Сегодня в пятнадцати милях от города миссис Элнер Шимфисл, фермерша, широкая в кости, с простым, но приятным лицом, вышла во двор с бело-голубой кастрюлей и принялась разбрасывать корм. Со всех сторон к ней кинулась птица – в основном петухи род-айлендской породы. Пригнув головы, они сражались за каждое зернышко. На миссис Шимфисл был новый передник в зеленую клетку поверх выцветшего платья в цветочек и удобные белые старушечьи туфли.
Щурясь от солнца, она посмотрела вдаль, углядела мужа, бредущего за плугом, который тянули два черных мула, и позвала:
– Эгей, Уилл!
Маленький человечек в громадной соломенной шляпе остановился, помахал рукой и вернулся к работе. Опустошив кастрюлю, она отнесла ее к водяному насосу, сполоснула и повесила сушиться на торчащий в стене дома гвоздь, рядом с большим железным корытом. Снова взглянула на солнце, вытерла руки о передник и, решив, что, пожалуй, пора, вернулась в дом. На ногах с четырех утра, она успела подоить корову, собрать яйца, приготовить завтрак мужу, вымыть пол в кухне, провернуть постирушку, развесить белье, замочить мужнин рабочий комбинезон, зарезать цыпленка и закрутить шестнадцать банок инжирного варенья. Пожалуй, можно себе позволить посидеть минутку. Налив чашку кофе и приготовив карандаш и блокнот, чтобы записывать рецепты, миссис Шимфисл включила радио, настроенное на волну УДОТ, – единственную станцию, которую в таком захолустье слышно почти без помех. И тут как раз объявили «Соседку Дороти». За последние шестнадцать лет она ни разу не пропустила эту программу.
Помимо «Соседки» миссис Шимфисл слушала только «Евангельские чтения», фермерский отчет и музыку кантри в программе «Грэнд оул оупри». Соседка Дороти начала, как всегда, бодро:
– Всем доброго утра. Как поживаете? У нас в Элмвуд-Спрингсе чудесная погода, надеюсь, как и у вас, где бы вы ни были. Сегодня столько прекрасных новостей, столько специально приглашенных гостей… Нет-нет, молчу, все по порядку. Прямо передо мной в нашей гостиной сидит человек, с которым, я уверена, вы давно мечтаете пообщаться. Мистер Мило Корабель приехал из самого Нью-Йорка, чтобы рассказать нам о своей новой книге «На вершине холма под дождем», и нам не терпится об этом услышать. А еще мы хотели бы поприветствовать других гостей в студии.
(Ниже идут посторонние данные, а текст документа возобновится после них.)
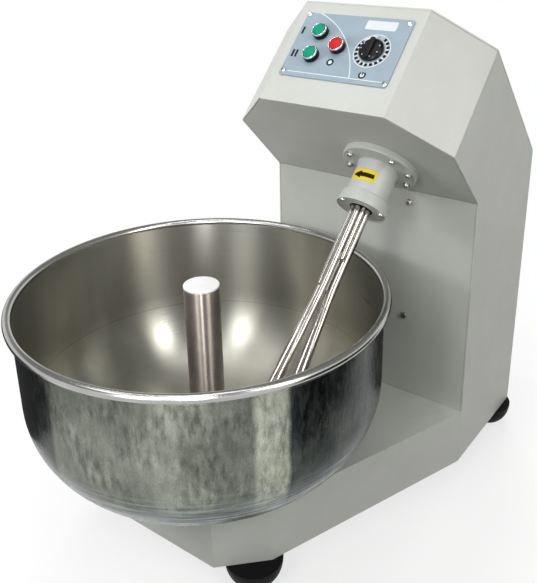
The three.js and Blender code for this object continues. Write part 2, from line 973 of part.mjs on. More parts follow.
// Front feet stand under the chamfered corners of the base, rear feet under the column's.
const frontFootShare = 0.7; // along the chamfer, from the front face
const footPlaces = (() => {
  const along = baseChamfer * frontFootShare;
  const frontX = baseFrontWidth / 2 + along - footInset * slope;
  const frontY = -baseFront + along + footInset * slope;
  const rearY = cabinetRear - rearFootInset;
  return [
    { name: "front_left", x: -frontX, y: frontY },
    { name: "front_right", x: frontX, y: frontY },
    { name: "rear_left", x: cabinetLeft + rearFootInset, y: rearY },
    { name: "rear_right", x: cabinetRight - rearFootInset, y: rearY },
  ];
})();

const foot = { sole: 18, socket: 26, nut: 9.2, nutHeight: 8, rise: 14 };

function rubberFoot() {
  const steps = 4;
  const points = [[0, 0], [foot.sole, 0]];
  for (let i = 1; i <= steps; i++) {
    const angle = (quarter * i) / steps;
    points.push([
      foot.sole + (footRadius - foot.sole) * Math.sin(angle),
      (footHeight - seam) * (1 - Math.cos(angle)),
    ]);
  }
  const hole = studRadius + seam;
  points.push([hole, footHeight - seam], [hole, footHeight - foot.socket], [0, footHeight - foot.socket]);
  return turned(points);
}

function footStud() {
  const bottom = footHeight - foot.socket + seam;
  const shank = rod(studRadius, bottom, bottomTop + foot.rise, coarse);
  const nut = rod(foot.nut, bottomTop + seam, bottomTop + seam + foot.nutHeight, coarse / 2);
  return join(shank, nut);
}

function cabinet() {
  const group = new THREE.Group();
  group.add(
    part("base_shell", baseShell(), "paint"),
    part("bottom_plate", bottomPlate(), "steel"),
    part("left_side_panel", sidePanel(cabinetLeft), "paint"),
    part("right_side_panel", sidePanel(cabinetRight - sheet), "paint"),
    part("column_front_panel", columnPanel(), "paint"),
    part("rear_cover", rearCover(), "paint"),
  );
  for (const { name, x, y } of footPlaces) {
    const rubber = part("foot_" + name, rubberFoot(), "rubber");
    const stud = part("foot_stud_" + name, footStud(), "steel");
    rubber.position.set(x, y, 0);
    stud.position.set(x, y, 0);
    group.add(rubber, stud);
  }
  return group;
}

function controls() {
  const group = new THREE.Group();
  group.rotation.x = quarter;
  group.add(part("control_panel", controlPanel(), "aluminium"));
  for (const { name, x, y, finish } of buttons) {
    const pieces = [
      part(name + "_bezel", buttonBezel(), "black"),
      part(name + "_button", buttonCap(), finish),
      part(name + "_contact_block", contactBlock(), "contactGrey"),
    ];
    for (const piece of pieces) {
      piece.position.set(x, y, 0);
      group.add(piece);
    }
  }
  const clock = [
    part("timer_knob", timerKnob(), "black"),
    part("timer_body", timerBody(), "contactGrey"),
  ];
  for (const piece of clock) {
    piece.position.set(timer.x, timer.y, 0);
    group.add(piece);
  }
  return group;
}

function tool() {
  const group = new THREE.Group();
  group.position.set(toolSide, toolDown, 0);
  const lowBearing = neckEnd + bearing.seat;
  group.add(
    part("bearing_housing", bearingHousing(), "castPaint"),
    part("seal_collar", sealCollar(), "castPaint"),
    part("lower_tool_bearing", toolBearing(lowBearing), "steel"),
    part("upper_tool_bearing", toolBearing(-flangeThickness - bearing.seat), "steel"),
    part("tool_gearbox", toolGearbox(), "castIron"),
    part("agitator_shaft", agitatorShaft(), "stainless"),
    part("outer_whisk_loop", whiskLoop(toolReach), "stainless"),
    part("inner_whisk_loop", whiskLoop(toolReach - 2 * barRadius - seam).rotateZ(quarter), "stainless"),
  );
  stubEnds.forEach((end, i) => {
    const stub = part("stub_bar_" + (i + 1), stubBar(end), "stainless");
    stub.rotation.z = i * quarter - quarter / 2;
    group.add(stub);
  });
  return group;
}

function head() {
  const group = new THREE.Group();
  group.position.set(cabinetOffset, headFront, headEdge);
  group.rotation.x = -quarter / 2;
  group.add(
    part("head_underside_panel", undersidePanel(), "paint"),
    part("control_face_shell", controlShell(), "paint"),
    part("top_cover", topCover(), "paint"),
    controls(),
    tool(),
  );
  return group;
}

function drive() {
  const group = new THREE.Group();
  const endGap = 1;
  const bore = inputShaft + seam;
  const lay = (geometry, { y, z }) => layOver(geometry, 0, y, z);
  const shaft = (start, end, axis) => lay(rod(inputShaft, start, end, coarse), axis);
  const wheel = (pitch, planes, axis) => lay(pulley(pitch, planes, bore), axis);
  const motorShaft = shaft(bowlBeltSide - beltWidth, motorStart + motor.gearhead / 2 - endGap, motorAxis);
  const toolShaftEnd = cabinetOffset + toolSide - shaftSeat - endGap;
  const toolShaftIn = shaft(toolBeltSide - beltWidth, toolShaftEnd, toolInput);
  const bowlShaftIn = shaft(shaftSeat + endGap, bowlBeltSide + beltWidth, bowlInput);
  group.add(
    part("motor_gearhead", motorGearhead(), "motorBlue"),
    part("motor_body", motorBody(), "motorBlue"),
    part("motor_fan_cover", motorFanCover(), "machineGrey"),
    part("motor_terminal_box", terminalBox(), "machineGrey"),
    part("motor_shaft", motorShaft, "steel"),
    part("motor_pulley", wheel(motorPulley, [bowlBeltSide, toolBeltSide], motorAxis), "castIron"),
    part("tool_input_shaft", toolShaftIn, "steel"),
    part("tool_pulley", wheel(toolPulley, [toolBeltSide], toolInput), "castIron"),
    part("bowl_input_shaft", bowlShaftIn, "steel"),
    part("bowl_pulley", wheel(bowlPulley, [bowlBeltSide], bowlInput), "castIron"),
    part("tool_belt", belt([motorAxis, toolInput], toolBeltSide), "rubber"),
    part("bowl_belt", belt([bowlInput, motorAxis], bowlBeltSide), "rubber"),
    part("bowl_gearbox", bowlGearbox(), "castIron"),
    part("bowl_bearing_housing", bowlBearingHousing(), "castIron"),
    part("bowl_bearing", bowlBearing(), "steel"),
  );
  return group;
}

function bowl() {
  const group = new THREE.Group();
  group.add(
    part("bowl_shell", bowlShell(), "stainless"),
    part("bowl_carrier", bowlCarrier(), "steel"),
    part("centre_pin_boss", centrePinBoss(), "stainless"),
    part("centre_pin", centrePin(), "stainless"),
  );
  return group;
}

// The footprint runs from the bowl's rim to the outside of the rear right foot.
const rimRadius = beadCentre + beadRadius;
const rearFoot = footPlaces.at(-1);
const middleX = (rearFoot.x + footRadius - rimRadius) / 2;
const middleY = (rearFoot.y + footRadius - rimRadius) / 2;

const mixer = new THREE.Group();
mixer.position.set(-middleX, -middleY, 0);
mixer.add(cabinet(), head(), drive(), bowl());

export default mixer;
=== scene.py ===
# Dough mixer with a powered bowl and an inclined whisk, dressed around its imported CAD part.
import bmesh
import bpy
import math
from mathutils import Matrix, Vector, noise as wobble


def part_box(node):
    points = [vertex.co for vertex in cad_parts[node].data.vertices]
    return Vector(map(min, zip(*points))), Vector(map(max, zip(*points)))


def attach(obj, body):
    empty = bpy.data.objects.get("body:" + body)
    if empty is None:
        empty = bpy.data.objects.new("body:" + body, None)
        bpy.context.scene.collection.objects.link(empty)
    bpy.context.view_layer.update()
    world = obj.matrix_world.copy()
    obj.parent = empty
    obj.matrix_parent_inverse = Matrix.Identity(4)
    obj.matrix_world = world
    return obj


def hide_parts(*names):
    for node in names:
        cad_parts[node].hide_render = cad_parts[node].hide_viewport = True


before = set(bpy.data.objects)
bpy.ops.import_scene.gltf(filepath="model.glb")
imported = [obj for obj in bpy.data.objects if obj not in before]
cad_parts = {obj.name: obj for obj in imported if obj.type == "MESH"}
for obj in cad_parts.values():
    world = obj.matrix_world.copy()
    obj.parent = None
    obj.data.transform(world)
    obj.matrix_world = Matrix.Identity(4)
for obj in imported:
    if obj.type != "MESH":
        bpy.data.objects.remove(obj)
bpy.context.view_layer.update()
millimetre = 0.001  # shapes are drawn in millimetres and made metres when they are finished
mergeDistance = 0.002  # in millimetres too


# Places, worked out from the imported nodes

def middleOf(name):
    low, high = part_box(name)
    return (low + high) / 2 / millimetre


def placeAt(x=0.0, y=0.0, z=0.0, tilt=0.0):
    return Matrix.Translation((x, y, z)) @ Matrix.Rotation(math.radians(tilt), 4, "X")


def turnedPlace(turn, x=0.0, y=0.0, z=0.0):
    # a place swung around the Z axis by degrees
    return Matrix.Rotation(math.radians(turn), 4, "Z") @ Matrix.Translation((x, y, z))


def newObject(name, data):
    made = bpy.data.objects.new(name, data)
    bpy.context.scene.collection.objects.link(made)
    return made


head = {"middle": 102.55, "edgeY": 13.8, "edgeZ": 751.0, "tilt": 45.0, "toolSide": 57.0, "toolDown": 157.0}
bowlMiddle = middleOf("bowl_shell")
bowlPlace = placeAt(bowlMiddle.x, bowlMiddle.y)
panelPlace = placeAt(head["middle"], head["edgeY"], head["edgeZ"], head["tilt"])
headPlace = placeAt(head["middle"], head["edgeY"], head["edgeZ"], -head["tilt"])
toolPlace = headPlace @ Matrix.Translation((head["toolSide"], head["toolDown"], 0))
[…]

У нас тут шесть дам из клуба садоводов «Клэр де люн», сегодня они едут в Сент-Луис на большую цветочную выставку (Мама Смит сыграла несколько аккордов из песни «Встретимся в Сент-Луисе»), и я уверена, что разговор с ними принесет массу удовольствия. Еще вы услышите старых знакомых – Руби Робинсон и Беатрис, Слепую Пташку Певчую, которая споет… что?.. «Я люблю человека с Луны». Кроме этого, в нашем музыкальном меню на сегодня сестры Гуднайт, которые обещали заскочить чуть позже и спеть в честь заезжего гостя песенку под названием «Мой милый попал на корабль». Они говорят, что песня грустная, но ничего другого со словом «корабль» они не исполняют.
Прежде чем приступить к интервью, хочу передать огромное спасибо моему новому спонсору, детскому питанию «Верна Клэпп», и чуть позже мы поговорим об этом поподробней. Кстати, если вам невдомек, что это за звуки, не беспокойтесь, это не ваше радио барахлит. Фокстерьер Бедняжки Тот снова подгуляла, и звуки эти доносятся из коробки с дюжиной щенков – самых, причем, симпатичных в мире, правда, мистер Корабель? Он кивнул.